>> Begin Data entries

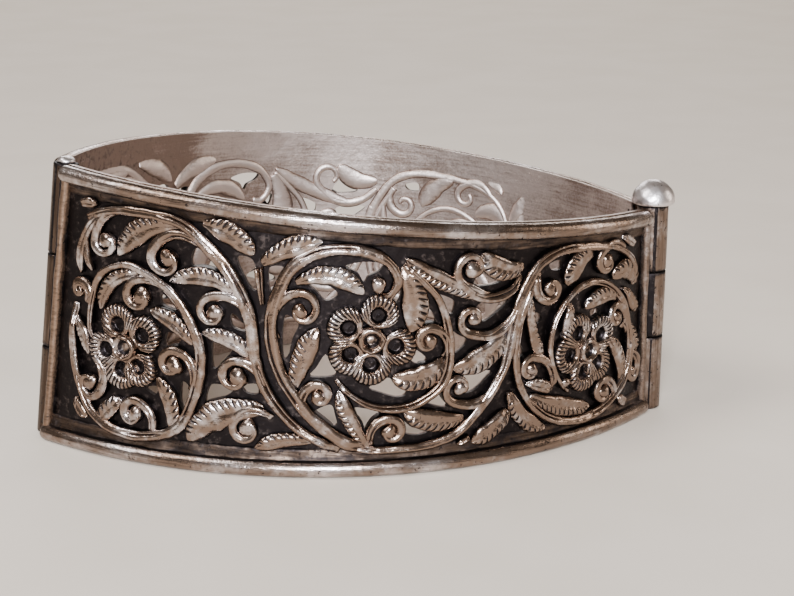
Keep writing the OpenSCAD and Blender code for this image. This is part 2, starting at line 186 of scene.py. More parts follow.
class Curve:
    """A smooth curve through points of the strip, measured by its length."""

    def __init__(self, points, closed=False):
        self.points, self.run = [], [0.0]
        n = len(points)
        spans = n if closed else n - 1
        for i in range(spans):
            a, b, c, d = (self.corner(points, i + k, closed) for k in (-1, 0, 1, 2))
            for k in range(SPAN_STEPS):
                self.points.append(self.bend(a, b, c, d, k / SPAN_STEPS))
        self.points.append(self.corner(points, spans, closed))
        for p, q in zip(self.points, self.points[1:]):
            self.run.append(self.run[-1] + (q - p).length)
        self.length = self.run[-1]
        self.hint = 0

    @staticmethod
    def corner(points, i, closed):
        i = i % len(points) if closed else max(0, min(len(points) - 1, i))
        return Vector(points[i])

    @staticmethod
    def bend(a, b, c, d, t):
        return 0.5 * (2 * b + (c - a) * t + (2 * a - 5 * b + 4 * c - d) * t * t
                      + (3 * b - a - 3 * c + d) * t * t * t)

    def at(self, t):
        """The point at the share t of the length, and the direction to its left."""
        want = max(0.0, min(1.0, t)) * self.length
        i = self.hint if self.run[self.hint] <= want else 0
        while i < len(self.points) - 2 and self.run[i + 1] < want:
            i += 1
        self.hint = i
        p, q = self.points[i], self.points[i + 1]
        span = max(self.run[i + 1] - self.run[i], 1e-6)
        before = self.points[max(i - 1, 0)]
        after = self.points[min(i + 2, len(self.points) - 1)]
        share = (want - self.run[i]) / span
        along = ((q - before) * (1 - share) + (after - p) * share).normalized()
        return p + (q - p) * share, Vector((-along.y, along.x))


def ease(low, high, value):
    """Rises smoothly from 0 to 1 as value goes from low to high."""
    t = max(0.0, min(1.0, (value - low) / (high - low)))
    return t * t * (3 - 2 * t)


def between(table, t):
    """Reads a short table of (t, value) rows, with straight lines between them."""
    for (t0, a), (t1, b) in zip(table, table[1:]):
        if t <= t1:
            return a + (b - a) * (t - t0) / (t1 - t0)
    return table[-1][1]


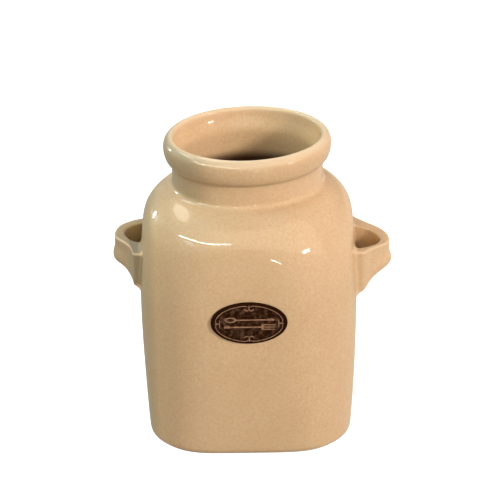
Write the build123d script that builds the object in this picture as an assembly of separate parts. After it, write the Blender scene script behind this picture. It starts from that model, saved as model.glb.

>> End Data entries

## Task instructions
State how many lines of the listing include the word "from". Reply with the number alone.

## Reply
2